» YOUR TASK:
All material below is to be reproduced exactly.

» STORED DATA:
◆ ◆ ◆ ◆
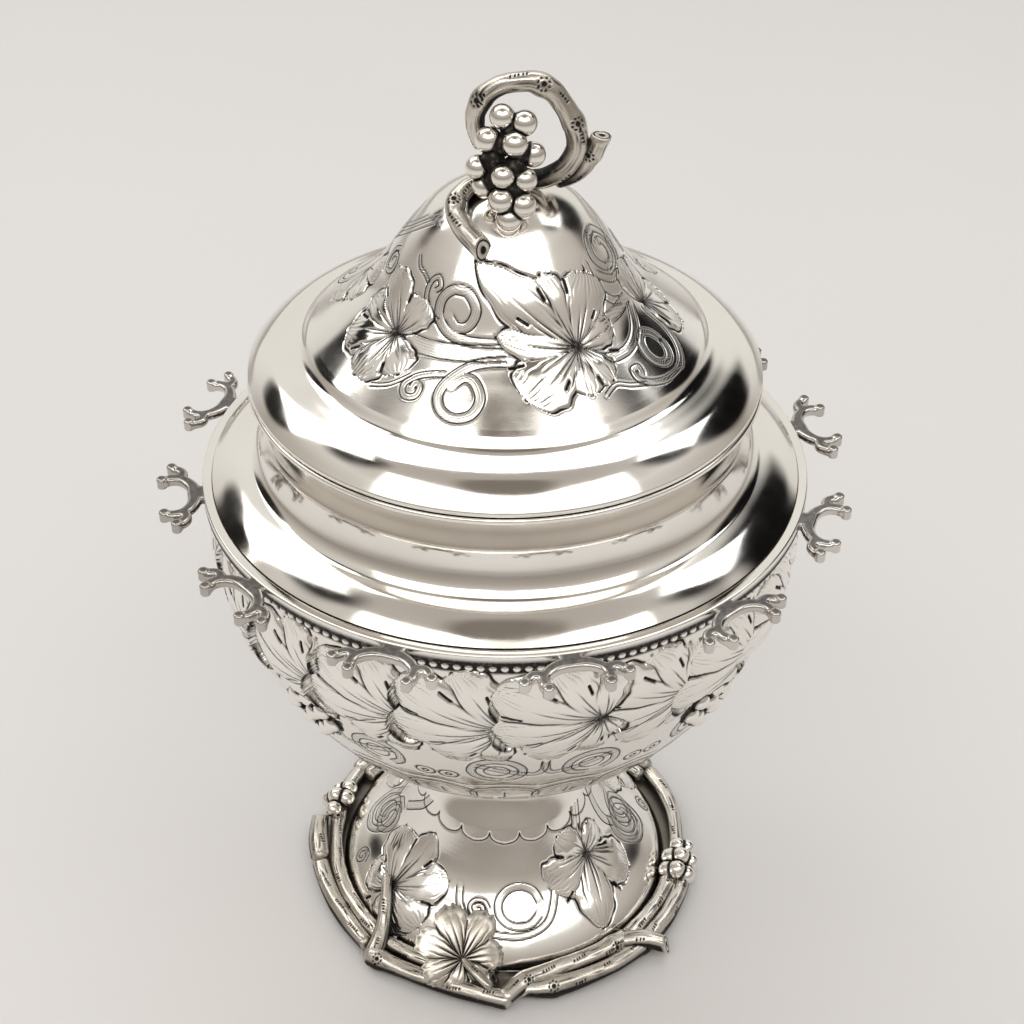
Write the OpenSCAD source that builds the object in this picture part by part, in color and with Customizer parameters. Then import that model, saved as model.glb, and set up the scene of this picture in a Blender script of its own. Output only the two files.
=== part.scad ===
// Footed sugar bowl in sheet and cast silver: a raised bowl on a domed foot, a shoulder with twelve
// spoon rests round its edge, a vine wreath round the foot, and a lift-off lid with a vine finial.
// Millimetres, +Z up. The origin is on the axis at the foot's flat underside. The front is -Y.

/* [Sheet silver] */
// Thickness of the raised and spun sheet
sheet_t = 1; // [0.8:0.1:1.6]
// Gap left for the solder line between two pieces that are joined
solder = 0.02; // [0.01:0.01:0.05]

/* [Bowl] */
// Largest outside radius of the bowl
bowl_r = 73.5; // [58:0.5:90]
// Depth of the bowl's round lower part, from its widest level to where the curve would close
bowl_depth = 82; // [66:0.2:100]
// Height of the bowl's upright rim above its widest level
bowl_rim_h = 11.2; // [8:0.2:16]

/* [Shoulder, neck and mouth] */
// How far the shoulder's edge moulding stands out from the bowl
lip_out = 2.5; // [1.5:0.1:4]
// Height of the edge moulding
lip_h = 3.2; // [2.4:0.1:4.5]
// Rise of the shoulder from its edge to the foot of the neck
shoulder_rise = 5; // [3:0.5:9]
// Width of the shoulder, from the bowl's side in to the foot of the neck
shoulder_w = 10.3; // [8:0.1:14]
// How far the neck draws in from its foot to its narrowest place
neck_in = 4.3; // [3:0.1:6]
// Height of the neck, from the foot of the neck to its top edge
neck_h = 20.6; // [14:0.2:30]
// How far the mouth's wire lies inside the foot of the neck
mouth_in = 0.6; // [0:0.1:1.6]
// Height of the mouth's wire
mouth_wire_h = 1.5; // [1:0.1:2.5]

/* [Beaded wire] */
// Radius of one bead
bead_r = 1.1; // [0.8:0.05:1.5]
// Distance from bead to bead
bead_pitch = 2.65; // [2.5:0.05:4]

/* [Spoon rests] */
// Number of spoon rests
rest_count = 12; // [12:1:12]
// Angle of the first spoon rest, from the front towards +X
rest_phase = 11; // [0:1:29]
// Thickness of a spoon rest
rest_t = 2.4; // [1.6:0.1:3]
// Width of the metal in a rest's arms
rest_bar = 2.1; // [1.6:0.1:2.8]
// Half the inside width of the mouth that holds the spoon's handle
rest_mouth_half = 6.4; // [4.5:0.1:7.5]
// Inside depth of that mouth, half of it, measured out from the bowl
rest_mouth_deep = 4.3; // [3:0.1:6]
// Gap between the shoulder's edge and the back of the mouth
rest_stem = 3; // [2:0.1:5]
// Width of the stem
rest_stem_w = 4.6; // [3:0.1:7]
// Half the distance between the two outer knobs
rest_half_w = 11.8; // [9.5:0.1:14]
// Radius of the knobs
rest_knob_r = 1.35; // [1:0.05:2]
// How much taller a knob is than its arm
rest_knob_up = 0.7; // [0:0.1:1.5]

/* [Stem and foot] */
// Outside radius of the stem at its narrowest
stem_r = 17.6; // [13:0.1:24]
// How far the stem flares out at its top, where it meets the bowl
stem_flare = 3.4; // [2:0.1:6]
// Height of the stem, from the foot's dome to the bowl
stem_h = 21.4; // [14:0.2:34]
// Height of the joint between the foot's dome and the stem
stem_joint_z = 34; // [26:1:42]
// Outside radius of the foot's dome at its edge
foot_r = 48; // [38:0.5:58]
// How far the flat ring under the foot reaches out and in from the dome's edge
apron_reach = 5; // [4:0.5:7]
// Thickness of the flat ring under the foot
apron_t = 1.2; // [0.8:0.1:2]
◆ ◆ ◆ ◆
» ANSWER FOR THE TASK:
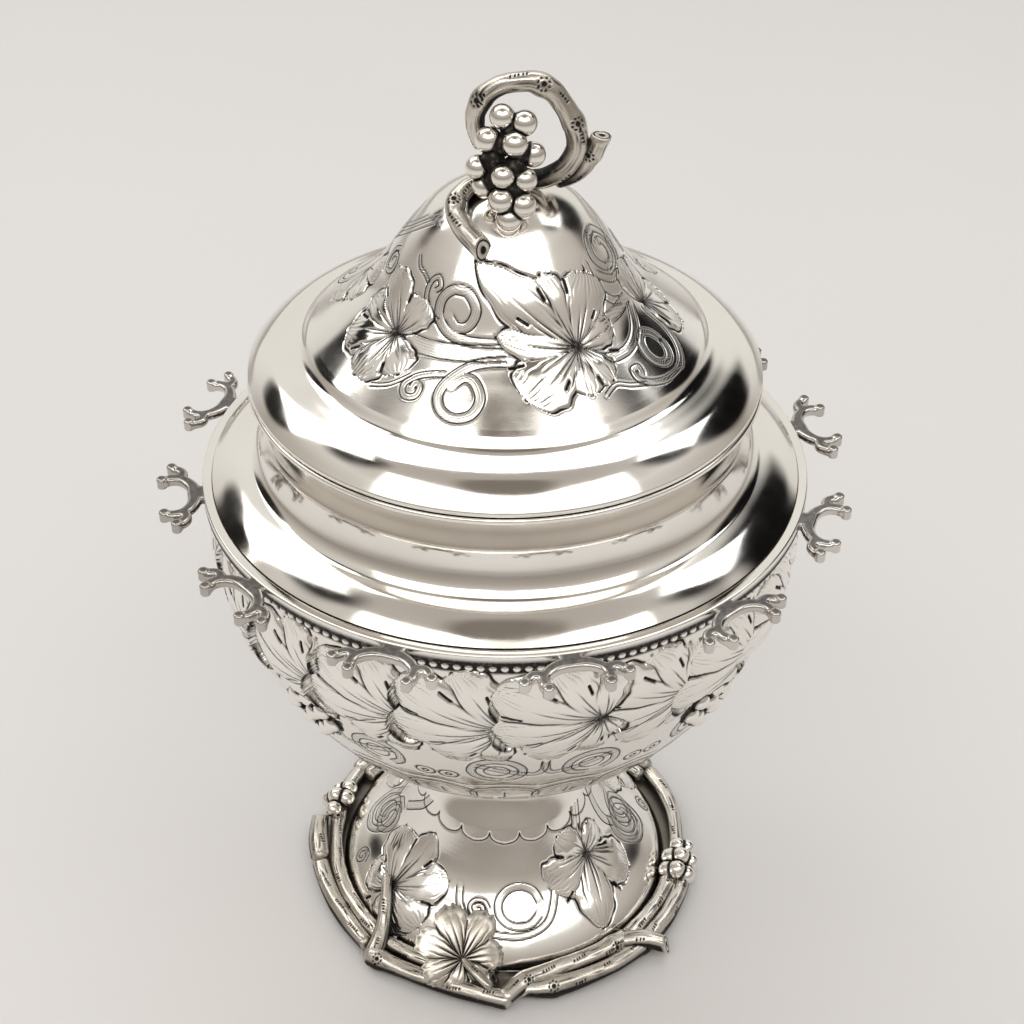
Write the OpenSCAD source that builds the object in this picture part by part, in color and with Customizer parameters. Then import that model, saved as model.glb, and set up the scene of this picture in a Blender script of its own. Output only the two files.
=== part.scad ===
// Footed sugar bowl in sheet and cast silver: a raised bowl on a domed foot, a shoulder with twelve
// spoon rests round its edge, a vine wreath round the foot, and a lift-off lid with a vine finial.
// Millimetres, +Z up. The origin is on the axis at the foot's flat underside. The front is -Y.

/* [Sheet silver] */
// Thickness of the raised and spun sheet
sheet_t = 1; // [0.8:0.1:1.6]
// Gap left for the solder line between two pieces that are joined
solder = 0.02; // [0.01:0.01:0.05]

/* [Bowl] */
// Largest outside radius of the bowl
bowl_r = 73.5; // [58:0.5:90]
// Depth of the bowl's round lower part, from its widest level to where the curve would close
bowl_depth = 82; // [66:0.2:100]
// Height of the bowl's upright rim above its widest level
bowl_rim_h = 11.2; // [8:0.2:16]

/* [Shoulder, neck and mouth] */
// How far the shoulder's edge moulding stands out from the bowl
lip_out = 2.5; // [1.5:0.1:4]
// Height of the edge moulding
lip_h = 3.2; // [2.4:0.1:4.5]
// Rise of the shoulder from its edge to the foot of the neck
shoulder_rise = 5; // [3:0.5:9]
// Width of the shoulder, from the bowl's side in to the foot of the neck
shoulder_w = 10.3; // [8:0.1:14]
// How far the neck draws in from its foot to its narrowest place
neck_in = 4.3; // [3:0.1:6]
// Height of the neck, from the foot of the neck to its top edge
neck_h = 20.6; // [14:0.2:30]
// How far the mouth's wire lies inside the foot of the neck
mouth_in = 0.6; // [0:0.1:1.6]
// Height of the mouth's wire
mouth_wire_h = 1.5; // [1:0.1:2.5]

/* [Beaded wire] */
// Radius of one bead
bead_r = 1.1; // [0.8:0.05:1.5]
// Distance from bead to bead
bead_pitch = 2.65; // [2.5:0.05:4]

/* [Spoon rests] */
// Number of spoon rests
rest_count = 12; // [12:1:12]
// Angle of the first spoon rest, from the front towards +X
rest_phase = 11; // [0:1:29]
// Thickness of a spoon rest
rest_t = 2.4; // [1.6:0.1:3]
// Width of the metal in a rest's arms
rest_bar = 2.1; // [1.6:0.1:2.8]
// Half the inside width of the mouth that holds the spoon's handle
rest_mouth_half = 6.4; // [4.5:0.1:7.5]
// Inside depth of that mouth, half of it, measured out from the bowl
rest_mouth_deep = 4.3; // [3:0.1:6]
// Gap between the shoulder's edge and the back of the mouth
rest_stem = 3; // [2:0.1:5]
// Width of the stem
rest_stem_w = 4.6; // [3:0.1:7]
// Half the distance between the two outer knobs
rest_half_w = 11.8; // [9.5:0.1:14]
// Radius of the knobs
rest_knob_r = 1.35; // [1:0.05:2]
// How much taller a knob is than its arm
rest_knob_up = 0.7; // [0:0.1:1.5]

/* [Stem and foot] */
// Outside radius of the stem at its narrowest
stem_r = 17.6; // [13:0.1:24]
// How far the stem flares out at its top, where it meets the bowl
stem_flare = 3.4; // [2:0.1:6]
// Height of the stem, from the foot's dome to the bowl
stem_h = 21.4; // [14:0.2:34]
// Height of the joint between the foot's dome and the stem
stem_joint_z = 34; // [26:1:42]
// Outside radius of the foot's dome at its edge
foot_r = 48; // [38:0.5:58]
// How far the flat ring under the foot reaches out and in from the dome's edge
apron_reach = 5; // [4:0.5:7]
// Thickness of the flat ring under the foot
apron_t = 1.2; // [0.8:0.1:2]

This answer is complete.